Not seeing the forest for the trees

This drape experiment has got me thinking. I feel very Meh about this coat but the general population seems to like it. Why?

I like pagoda shoulders. I like a good rope on a sleeve. I like a polished-marble clean chest. I like pocket jets that match the coat.


Because they are the most difficult things to execute properly.

Where I see virtue, normal people see, well, I don’t know what they see, but it’s clear we don’t see it the same way. But this is normal. People like things that are difficult, that are rare, that show virtuosity. We go sit through 2 and 3 hours of opera and most people are only waiting for a few notes to come out- how much of Che Gelida Manina do they really hear? They’re waiting for the tenor to belt out that high C and everybody leaps to their feet and claps. Because that high C is hard to get and hold. And it’s easy to understand that it’s special.

The coat I feel most meh about is generally liked and the coat I prefer is generally disliked. Maybe I am judging only on Technical Merit and completely ignoring Artistic Impression. On the other hand, the other night I drank a bottle of wine which sells for $150 at the liquor store. Sure, it was good, but could I, a non-expert, tell the difference between it and a $30 bottle? No way. Should wine-makers abandon their high standards because only experts understand the virtue of an excellent bottle? Is it a fair parallel? At least the wine tasted good so had some merit. Many people think the Prince of Wales coat looks bad. Would it be pure snobbery to say that they are not aware of the technical superiority, or is that just a bunch of tailoring claptrap and a coat should just look good and be comfortable, regardless of how hard it was to make?

Probably the latter.

3 Replies to “Not seeing the forest for the trees

  1. Jeffery:

    I suspect that much of the difference in reaction is not actually the cut, but rather the cloth of the two coats. The clean cut POW shows off the sculptural nature of the tailoring and can be too austere for some. The drape cut looks like an old friend because of the cloth. I would bet that if the two cloths were reversed the popular acclaim would also reverse.

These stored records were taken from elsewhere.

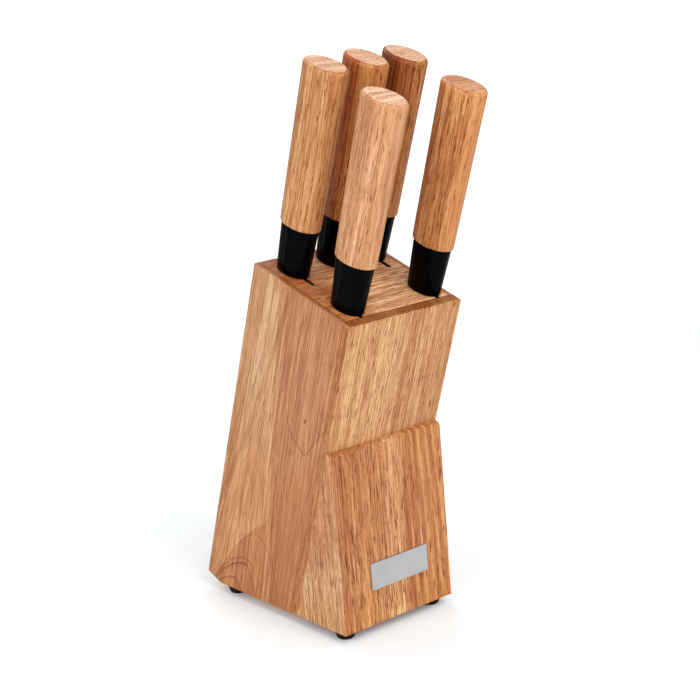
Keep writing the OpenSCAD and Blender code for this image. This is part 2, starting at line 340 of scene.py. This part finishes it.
# Where a noise begins to be a pore, and where the pore is full.
BOLD_PORE_STEP = (0.61, 0.67)
FINE_PORE_STEP = (0.6, 0.7)
# How nearly a face looks along the grain where end grain begins to show, and where it shows in
# full; then the same for a look across the board, at its side edges.
END_FACE_STEP = (0.93, 0.985)
SIDE_EDGE_STEP = (0.55, 0.9)
# How much of the streaks and pores is left in the calm part of a board.
CALM_SHARE = 0.55
# Depth of the grain in millimetres.
GRAIN_RELIEF = 0.12


def tinted(tones, red, green, blue):
    """The same tones, each multiplied by a colour."""
    return tuple((tone[0] * red, tone[1] * green, tone[2] * blue, 1) for tone in tones)


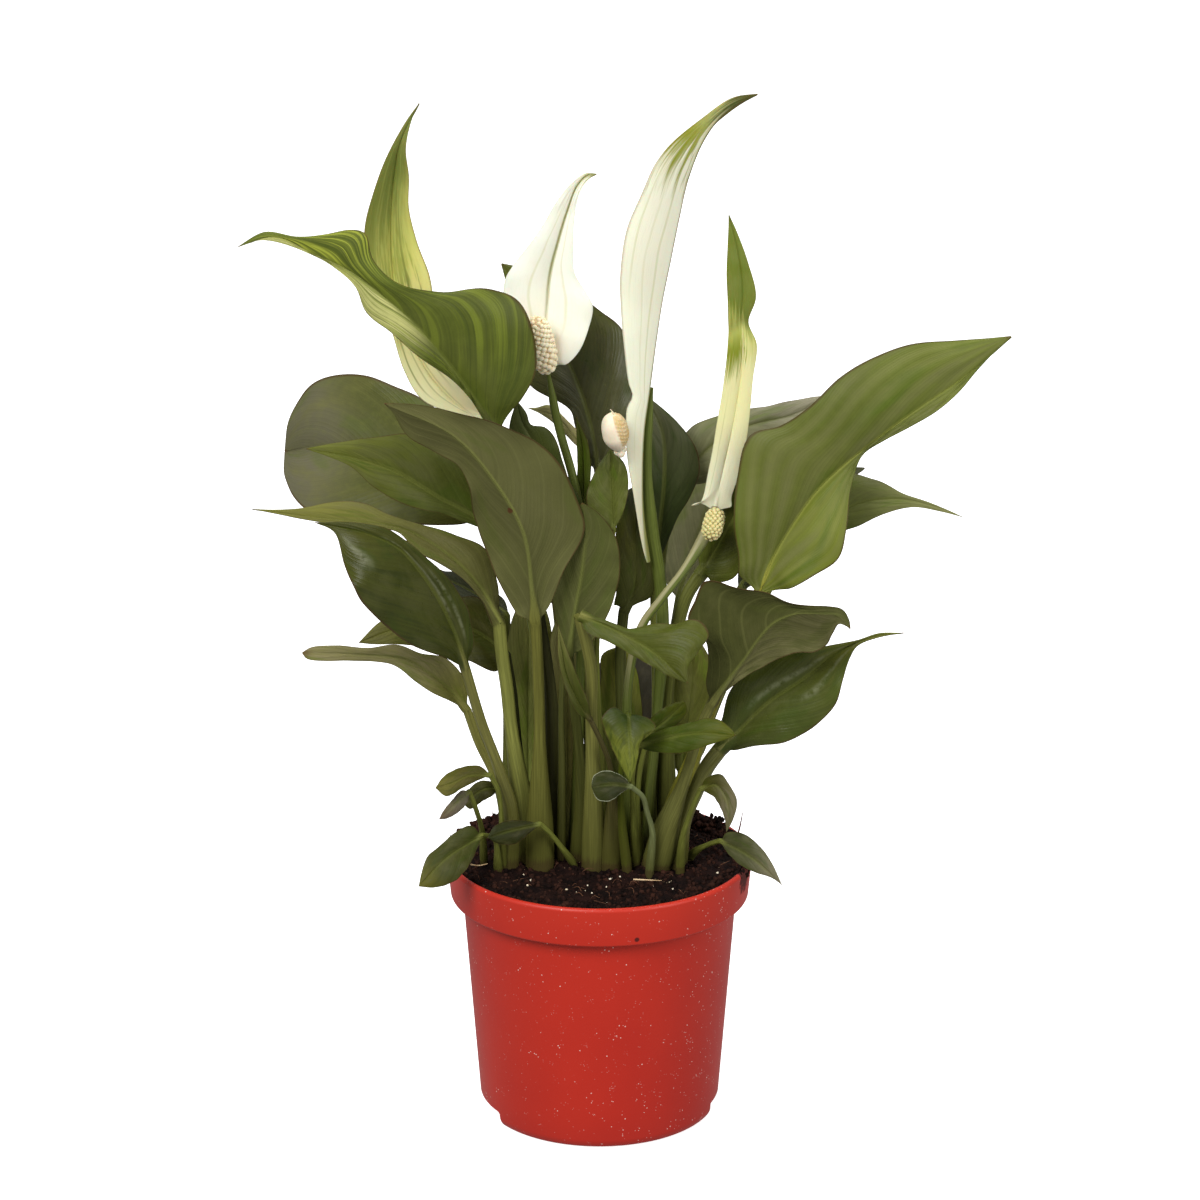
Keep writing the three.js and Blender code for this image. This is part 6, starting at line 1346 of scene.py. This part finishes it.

  2. I am confused, are you talking about two jackets? I thought the marvelous looking POW that you are wearing in front of these movie-premiere looking walls are is your “drape experiment”?

  3. Thanks, and yes- the rust-colored jacket is the drape experiment, the clean-cut jacket mentioned (AKA the hated POW jacket) was in last November’s post called Finished Jacket. Two very different cuts which generated very different reactions, mostly, I think, because people are put off by the very strong rope shoulder in the POW jacket.